Ways to Measure the Effectiveness of your Magazine

  1. Develop a short benchmarking questionnaire that measures readers’ responses to key things, like whether they have taken some sort of action as a result of reading the magazine, e.g. bought a recommended product, or made an enquiry. Insert the questionnaire into the magazine or ask readers to complete it online and track the response across a number of issues.
  2. Track the spend of magazine recipients versus ordinary customers. Try to measure where their magazine purchase fits in with their overall spend schedule: e.g. what day of the week they buy, and what else they buy with it.
  3. Have a micro-site for the magazine and ask readers to register online to receive exclusive information. Track the levels of registered users per issue.
  4. Allocate a unique phone number, email address or text prompts to the magazine and track the percentage of enquiries, orders and calls from the magazine, and particularly how many become new customers.
  5. If the magazine includes advertising, track whether there has been an increase in advertising revenue year on year. Note that this only works when the economy is stable!
  6. Reach out to well-known bloggers, writers and celebrities and ask them to write a feature. If mainstream high-profile writers are willing to write for your publication, it’s a sure-fire sign you’re doing a good job.
  7. Enter awards, e.g. The Magazines Ireland Awards, to see how you are doing against your peers. Don’t just enter the magazine itself, but your designer, editor, and other sub categories to identify what might be your publication’s strongest asset.

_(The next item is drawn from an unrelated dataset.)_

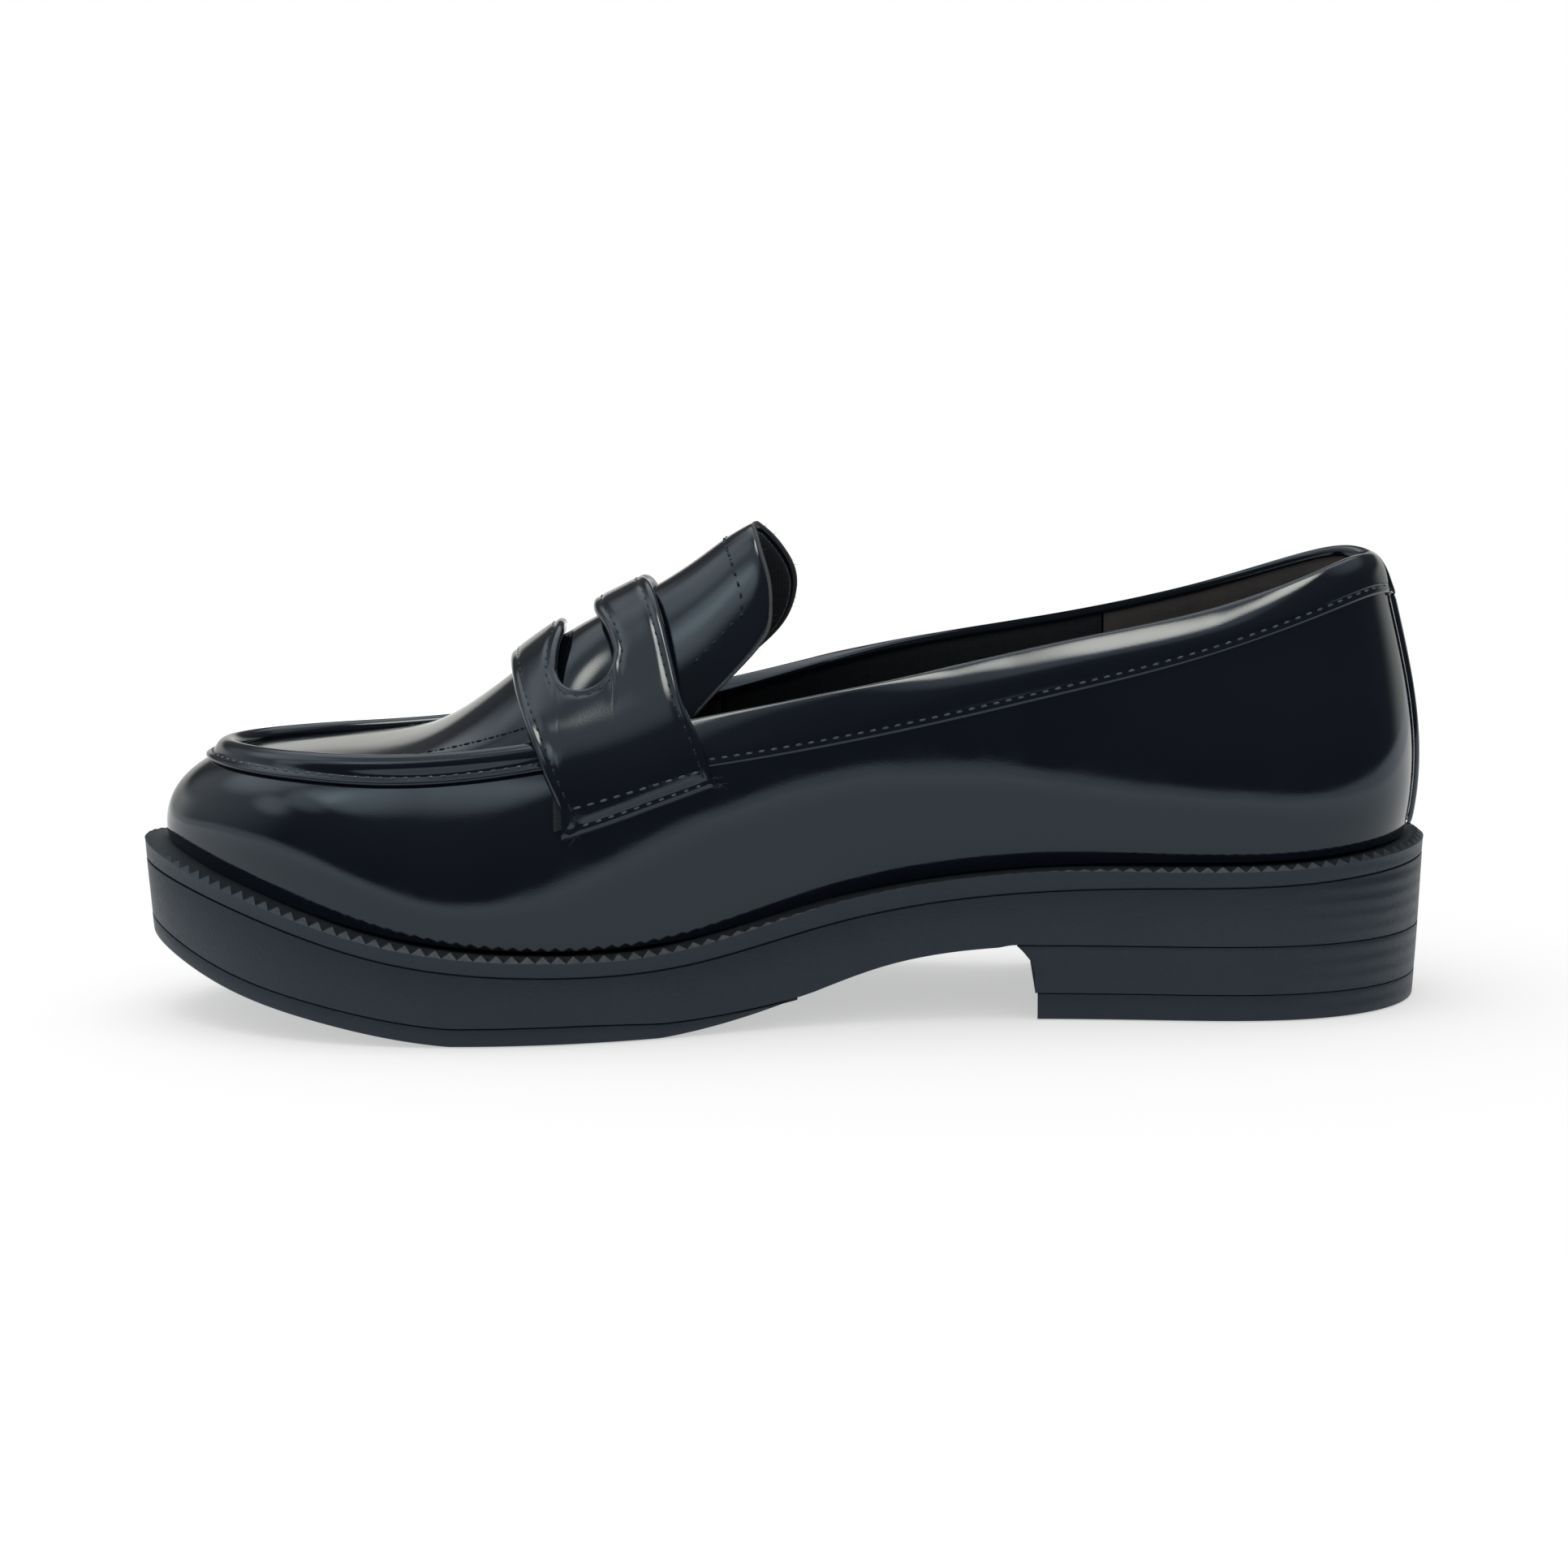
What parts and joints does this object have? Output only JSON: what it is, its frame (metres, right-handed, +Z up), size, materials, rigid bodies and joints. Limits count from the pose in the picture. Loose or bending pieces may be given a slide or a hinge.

  8. When there is a demand internally (from other business units/ colleagues) and externally (from customers) to increase the frequency and print run, then this can be taken as one sign of success.
  9. Add a question about the magazine to other customer satisfaction surveys, e.g. Net Promoter Score studies that you currently do, or participate in an Omnibus study.
  10. Do focus groups to test advocacy with a group of magazine recipients versus non-recipients. Make sure to ask them specific questions, like for what purpose do they buy the magazine, and where do they read it?
  11. Monitor the level of response via reader engagement, e.g. emails, letters to the editor, participation in forums, number of competition entries.
  12. Keep track of opt-in levels.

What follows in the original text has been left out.